Au début de décembre, plus de 100 pays signeront une convention internationale qui
interdira, sans exception ni échappatoire, l'emploi, le stockage, la production et
le transfert des mines antipersonnel.
J'aimerais remercier nos hôtes, Son Altesse l'émir du Qatar et Monsieur le
ministre des Affaires étrangères, de leur appui à l'égard du processus d'Ottawa.
J'attends avec impatience de vous accueillir, vous-mêmes ainsi que d'autres
représentants des gouvernements qui sont présents ici, à Ottawa dans quelques
semaines pour y signer le traité. Pour les pays qui ne sont pas prêts à emboîter
le pas maintenant, j'espère que vous vous joindrez néanmoins à nous à Ottawa pour
prendre part à l'élaboration d'un programme d'action pour le déminage et l'aide
aux victimes. Je me réjouis particulièrement du fait que la Jordanie, la Syrie,
l'Égypte et Israël aient décidé d'assister à la conférence.

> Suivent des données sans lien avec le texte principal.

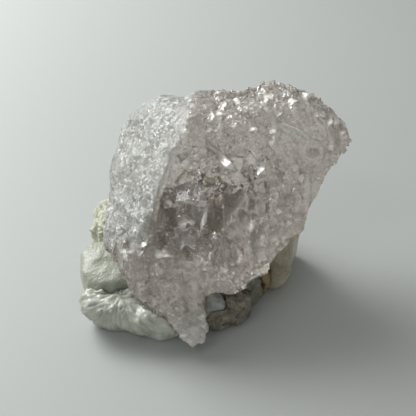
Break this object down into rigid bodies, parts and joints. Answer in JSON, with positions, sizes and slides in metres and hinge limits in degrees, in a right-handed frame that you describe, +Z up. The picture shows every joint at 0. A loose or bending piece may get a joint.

S'il est une leçon que l'on peut tirer du processus d'Ottawa, c'est que même les
problèmes en apparence insolubles peuvent être réglés. Je ne sous-estime pas la
magnitude des différences qui divisent les Arabes et les Israéliens. Je suis
cependant convaincu qu'une paix juste et durable est possible pour peu qu'il y ait
volonté politique, engagement en faveur du processus de paix et ouverture d'esprit
pour aborder des problèmes anciens dans un esprit nouveau. Je vous promets que le
Canada fera ce qui sera à sa portée.